Challenge » Each line from the one containing "const printedCotton = new" through the one containing "obj.parent = empty" must be echoed exactly, endpoints included, and every other line omitted.

Data segment »
»»
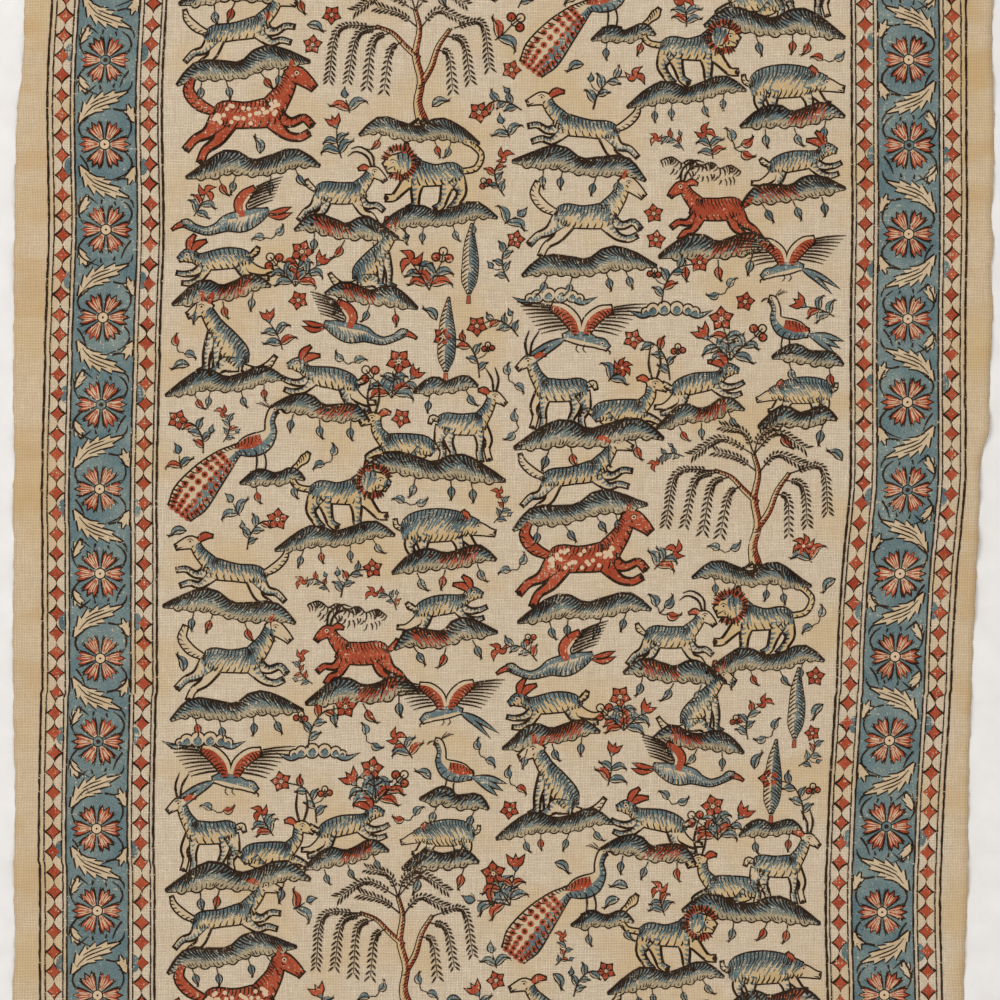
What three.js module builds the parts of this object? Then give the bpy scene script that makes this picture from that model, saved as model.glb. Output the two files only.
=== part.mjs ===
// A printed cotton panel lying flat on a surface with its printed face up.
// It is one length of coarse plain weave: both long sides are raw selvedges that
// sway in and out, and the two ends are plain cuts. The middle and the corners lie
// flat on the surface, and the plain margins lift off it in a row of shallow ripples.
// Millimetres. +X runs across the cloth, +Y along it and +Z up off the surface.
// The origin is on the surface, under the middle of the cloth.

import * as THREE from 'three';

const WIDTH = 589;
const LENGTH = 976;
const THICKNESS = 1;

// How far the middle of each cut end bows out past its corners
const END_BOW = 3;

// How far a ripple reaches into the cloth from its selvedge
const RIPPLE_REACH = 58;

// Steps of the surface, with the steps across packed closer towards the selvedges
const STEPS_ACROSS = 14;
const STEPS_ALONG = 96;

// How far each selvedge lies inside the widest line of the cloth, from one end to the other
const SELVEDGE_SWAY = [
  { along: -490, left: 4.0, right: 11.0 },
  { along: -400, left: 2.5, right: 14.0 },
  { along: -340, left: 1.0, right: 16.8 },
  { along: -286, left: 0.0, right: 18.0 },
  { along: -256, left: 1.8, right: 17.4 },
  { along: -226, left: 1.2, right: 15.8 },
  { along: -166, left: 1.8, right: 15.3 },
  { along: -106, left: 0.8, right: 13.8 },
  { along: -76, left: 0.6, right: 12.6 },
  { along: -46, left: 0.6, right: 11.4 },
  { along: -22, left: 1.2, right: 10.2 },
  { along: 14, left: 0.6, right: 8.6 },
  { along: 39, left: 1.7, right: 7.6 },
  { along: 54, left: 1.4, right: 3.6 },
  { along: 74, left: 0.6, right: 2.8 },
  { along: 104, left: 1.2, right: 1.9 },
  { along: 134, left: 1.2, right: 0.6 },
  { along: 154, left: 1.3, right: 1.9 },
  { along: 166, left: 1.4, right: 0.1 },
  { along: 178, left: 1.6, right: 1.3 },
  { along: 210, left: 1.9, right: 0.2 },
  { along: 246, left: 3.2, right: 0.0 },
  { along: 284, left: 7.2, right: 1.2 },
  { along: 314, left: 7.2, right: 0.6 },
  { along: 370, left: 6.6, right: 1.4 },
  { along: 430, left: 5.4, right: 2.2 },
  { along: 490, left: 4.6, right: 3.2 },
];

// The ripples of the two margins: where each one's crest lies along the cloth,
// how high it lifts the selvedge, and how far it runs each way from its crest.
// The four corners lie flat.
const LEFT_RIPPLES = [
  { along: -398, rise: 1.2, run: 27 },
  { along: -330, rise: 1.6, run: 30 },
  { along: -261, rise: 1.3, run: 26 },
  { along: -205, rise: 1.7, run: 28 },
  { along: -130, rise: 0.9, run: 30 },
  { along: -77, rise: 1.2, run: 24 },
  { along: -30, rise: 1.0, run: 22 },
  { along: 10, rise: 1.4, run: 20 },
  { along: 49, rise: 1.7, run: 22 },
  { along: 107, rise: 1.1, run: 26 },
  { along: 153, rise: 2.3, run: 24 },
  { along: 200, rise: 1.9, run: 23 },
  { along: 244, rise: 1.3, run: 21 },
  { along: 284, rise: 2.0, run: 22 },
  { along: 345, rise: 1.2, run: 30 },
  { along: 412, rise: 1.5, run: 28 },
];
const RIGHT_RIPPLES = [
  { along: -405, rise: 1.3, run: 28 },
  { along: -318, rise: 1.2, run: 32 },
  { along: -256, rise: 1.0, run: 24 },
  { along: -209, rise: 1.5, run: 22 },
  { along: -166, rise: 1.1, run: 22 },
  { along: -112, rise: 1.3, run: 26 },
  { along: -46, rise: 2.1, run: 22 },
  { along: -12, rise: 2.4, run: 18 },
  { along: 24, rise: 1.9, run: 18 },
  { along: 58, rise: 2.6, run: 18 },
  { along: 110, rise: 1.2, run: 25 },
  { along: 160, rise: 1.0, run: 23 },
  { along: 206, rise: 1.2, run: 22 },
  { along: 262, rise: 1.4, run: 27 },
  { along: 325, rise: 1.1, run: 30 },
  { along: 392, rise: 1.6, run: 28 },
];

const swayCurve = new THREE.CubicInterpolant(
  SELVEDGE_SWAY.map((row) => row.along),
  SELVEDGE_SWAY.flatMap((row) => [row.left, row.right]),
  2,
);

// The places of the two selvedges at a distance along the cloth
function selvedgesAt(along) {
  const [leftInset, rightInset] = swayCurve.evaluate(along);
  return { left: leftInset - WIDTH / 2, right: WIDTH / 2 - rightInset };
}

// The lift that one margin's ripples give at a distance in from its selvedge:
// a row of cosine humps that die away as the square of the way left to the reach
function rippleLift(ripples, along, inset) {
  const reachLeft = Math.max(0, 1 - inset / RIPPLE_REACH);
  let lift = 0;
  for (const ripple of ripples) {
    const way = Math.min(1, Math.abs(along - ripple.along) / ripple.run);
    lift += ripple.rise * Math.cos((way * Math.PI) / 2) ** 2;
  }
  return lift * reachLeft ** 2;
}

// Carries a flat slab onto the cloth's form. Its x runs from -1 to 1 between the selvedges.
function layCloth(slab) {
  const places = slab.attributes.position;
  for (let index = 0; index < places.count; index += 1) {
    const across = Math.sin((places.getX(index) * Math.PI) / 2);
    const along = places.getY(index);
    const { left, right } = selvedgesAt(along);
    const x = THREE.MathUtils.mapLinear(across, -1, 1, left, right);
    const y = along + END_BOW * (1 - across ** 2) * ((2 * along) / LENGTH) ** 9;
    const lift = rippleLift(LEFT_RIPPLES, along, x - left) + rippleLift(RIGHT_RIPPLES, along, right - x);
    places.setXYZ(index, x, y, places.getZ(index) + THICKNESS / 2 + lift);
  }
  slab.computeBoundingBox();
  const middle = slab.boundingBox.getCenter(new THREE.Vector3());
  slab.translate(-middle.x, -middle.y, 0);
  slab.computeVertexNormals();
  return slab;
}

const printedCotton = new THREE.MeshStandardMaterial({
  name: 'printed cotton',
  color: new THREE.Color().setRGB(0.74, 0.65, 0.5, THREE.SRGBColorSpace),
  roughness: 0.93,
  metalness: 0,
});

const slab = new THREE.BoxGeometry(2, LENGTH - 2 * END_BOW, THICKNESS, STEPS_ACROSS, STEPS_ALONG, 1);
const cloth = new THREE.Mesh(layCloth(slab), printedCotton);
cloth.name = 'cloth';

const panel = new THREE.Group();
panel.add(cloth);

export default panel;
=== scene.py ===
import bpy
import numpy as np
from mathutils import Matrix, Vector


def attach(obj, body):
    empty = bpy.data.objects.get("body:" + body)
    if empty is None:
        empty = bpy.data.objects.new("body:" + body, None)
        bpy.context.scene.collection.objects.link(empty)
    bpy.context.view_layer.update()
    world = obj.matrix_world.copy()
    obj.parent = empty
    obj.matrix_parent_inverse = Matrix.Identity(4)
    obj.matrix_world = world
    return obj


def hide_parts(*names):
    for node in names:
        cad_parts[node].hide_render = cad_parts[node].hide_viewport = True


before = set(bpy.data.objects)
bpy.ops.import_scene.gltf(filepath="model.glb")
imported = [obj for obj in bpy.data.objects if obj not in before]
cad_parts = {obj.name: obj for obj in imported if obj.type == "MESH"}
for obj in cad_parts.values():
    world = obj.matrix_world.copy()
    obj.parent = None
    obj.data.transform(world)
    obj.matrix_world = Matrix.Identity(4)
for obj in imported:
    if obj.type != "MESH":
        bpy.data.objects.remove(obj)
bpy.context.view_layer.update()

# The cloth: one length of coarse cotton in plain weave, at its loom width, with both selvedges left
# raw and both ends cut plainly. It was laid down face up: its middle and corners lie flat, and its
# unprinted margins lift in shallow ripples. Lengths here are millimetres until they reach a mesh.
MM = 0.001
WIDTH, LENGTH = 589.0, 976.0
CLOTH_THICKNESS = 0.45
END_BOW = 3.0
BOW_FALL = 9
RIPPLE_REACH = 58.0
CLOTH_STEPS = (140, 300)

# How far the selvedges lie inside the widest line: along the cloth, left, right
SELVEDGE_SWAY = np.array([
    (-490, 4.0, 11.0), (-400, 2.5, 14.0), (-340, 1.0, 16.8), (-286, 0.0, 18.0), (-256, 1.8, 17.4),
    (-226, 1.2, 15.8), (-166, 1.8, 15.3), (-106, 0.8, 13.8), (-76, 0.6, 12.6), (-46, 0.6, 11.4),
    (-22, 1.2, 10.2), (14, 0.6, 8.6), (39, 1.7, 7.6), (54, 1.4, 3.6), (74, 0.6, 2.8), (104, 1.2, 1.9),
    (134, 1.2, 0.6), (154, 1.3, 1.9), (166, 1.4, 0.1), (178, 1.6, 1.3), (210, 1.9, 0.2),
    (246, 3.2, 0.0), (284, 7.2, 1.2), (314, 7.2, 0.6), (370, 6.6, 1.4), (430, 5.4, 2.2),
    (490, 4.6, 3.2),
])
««
Expected answer »
const printedCotton = new THREE.MeshStandardMaterial({
  name: 'printed cotton',
  color: new THREE.Color().setRGB(0.74, 0.65, 0.5, THREE.SRGBColorSpace),
  roughness: 0.93,
  metalness: 0,
});

const slab = new THREE.BoxGeometry(2, LENGTH - 2 * END_BOW, THICKNESS, STEPS_ACROSS, STEPS_ALONG, 1);
const cloth = new THREE.Mesh(layCloth(slab), printedCotton);
cloth.name = 'cloth';

const panel = new THREE.Group();
panel.add(cloth);

export default panel;
=== scene.py ===
import bpy
import numpy as np
from mathutils import Matrix, Vector


def attach(obj, body):
    empty = bpy.data.objects.get("body:" + body)
    if empty is None:
        empty = bpy.data.objects.new("body:" + body, None)
        bpy.context.scene.collection.objects.link(empty)
    bpy.context.view_layer.update()
    world = obj.matrix_world.copy()
    obj.parent = empty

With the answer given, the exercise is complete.